A sentença da juíza Priscila Faria da Silva, da 12ª Vara Cível de Brasília, afastou o argumento da defesa sobre a imunidade parlamentar, ao considerar que as falas configurariam discurso de ódio e que a imunidade não poderia servir de “fundamento para a irresponsabilidade” do deputado. Trata-se, no mínimo, de uma interpretação preocupante, pois ignora o escopo e o espírito do dispositivo constitucional da imunidade parlamentar, que, ressaltamos, não pode ser relativizada, por mais controversos que sejam os temas ou posicionamentos dos deputados e senadores. Ainda que a condenação a Nikolas possa ser revertida em instâncias superiores – e quiçá isso aconteça, com a Justiça reconhecendo a inviolabilidade da imunidade parlamentar –, é preocupante a visão cada vez mais comum de que os dispositivos constitucionais não são mais basilares, podendo ser "interpretados" ou relativizados a qualquer momento.
Importante lembrar que a mesma fala de Nikolas já havia sido analisada pelo Supremo Tribunal Federal, onde cinco queixas-crimes por suposta prática de transfobia foram rejeitadas pelo ministro André Mendonça, com base em parecer da Procuradoria-Geral da República. Para a PGR, embora pudesse ser considerada de mau gosto, a manifestação de deputado está protegida pela imunidade parlamentar, pois foi proferida na tribuna em plenário. Mendonça ressaltou que a “atuação livre dos parlamentares na defesa de suas opiniões” é condição indispensável para o pleno exercício das funções legislativas. Esse entendimento, porém, mostra-se cada vez mais raro.
Não é de hoje que juízes optam por relativizar a imunidade parlamentar. O próprio Nikolas Ferreira, por exemplo, foi denunciado pela PGR por suposto crime de injúria contra Lula, após ter o parlamentar ter dito que Lula era um “ladrão que deveria estar na prisão” ao discursar, em inglês, durante a Cúpula Transatlântica da Organização das Nações Unidas (ONU); Gustavo Gayer tornou-se réu por calúnia e difamação ao criticar, em vídeo, a reeleição de Rodrigo Pacheco à presidência do Senado; Daniel Silveira foi preso em 2021 por declarações ofensivas a ministros do STF.
Mais recentemente, o deputado Marcel van Hattem tornou-se alvo de inquérito por suposto crime contra a honra do delegado da Polícia Federal Fábio Shor, a quem chamou de “abusador de autoridade” em discurso na Câmara.
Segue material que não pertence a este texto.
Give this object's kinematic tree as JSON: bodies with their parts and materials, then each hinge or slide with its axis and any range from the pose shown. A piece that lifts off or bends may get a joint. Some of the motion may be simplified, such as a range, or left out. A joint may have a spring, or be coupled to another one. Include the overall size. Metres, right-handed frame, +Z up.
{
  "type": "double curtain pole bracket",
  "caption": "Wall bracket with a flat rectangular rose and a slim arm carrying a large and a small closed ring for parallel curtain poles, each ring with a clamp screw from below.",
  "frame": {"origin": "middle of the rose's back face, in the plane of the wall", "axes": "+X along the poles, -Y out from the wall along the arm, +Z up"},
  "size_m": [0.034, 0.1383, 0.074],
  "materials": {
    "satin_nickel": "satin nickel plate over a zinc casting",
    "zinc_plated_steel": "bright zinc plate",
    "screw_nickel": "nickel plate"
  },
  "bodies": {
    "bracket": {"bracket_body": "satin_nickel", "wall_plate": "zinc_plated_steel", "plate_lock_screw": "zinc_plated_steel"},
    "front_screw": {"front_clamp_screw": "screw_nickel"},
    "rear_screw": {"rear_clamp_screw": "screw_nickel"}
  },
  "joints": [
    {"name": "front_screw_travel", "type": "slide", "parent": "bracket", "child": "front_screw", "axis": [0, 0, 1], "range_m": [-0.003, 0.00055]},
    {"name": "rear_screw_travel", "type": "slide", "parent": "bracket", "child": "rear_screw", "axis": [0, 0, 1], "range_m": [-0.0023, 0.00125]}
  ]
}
O relator do caso, ministro Flávio Dino, afirmou que a fala poderia “ultrapassar as fronteiras da imunidade parlamentar” – mesmo diante de uma redação constitucional que não deixa dúvidas ao proteger “quaisquer” opiniões, palavras e votos.
Em meio a suas atribuições, cabe aos parlamentares debater temas e fazer críticas que eventualmente poderão desagradar. É exatamente para permitir esses debates que foi instituída a imunidade parlamentar. Sem ela, temas importantes – como o debatido pelo Nikolas Ferreira e sua “Nikole”, o de que o gênero é uma construção social e pode ser autoatribuído de acordo com o sentimento do indivíduo, prescindindo da biologia – jamais serão debatidos no Congresso por medo de represálias e processos na Justiça.
A imunidade parlamentar não é um privilégio individual, mas uma salvaguarda institucional da democracia e deveria ser defendida com afinco pela sociedade e, mais ainda, pelo próprio Congresso, que, infelizmente, tem preferido a timidez – para não dizer omissão. Relativizar a imunidade parlamentar, seja em qualquer instância judicial, é abrir caminho para um Congresso amordaçado, onde apenas discursos autorizados possam ser proferidos, ou seja, o oposto de uma democracia.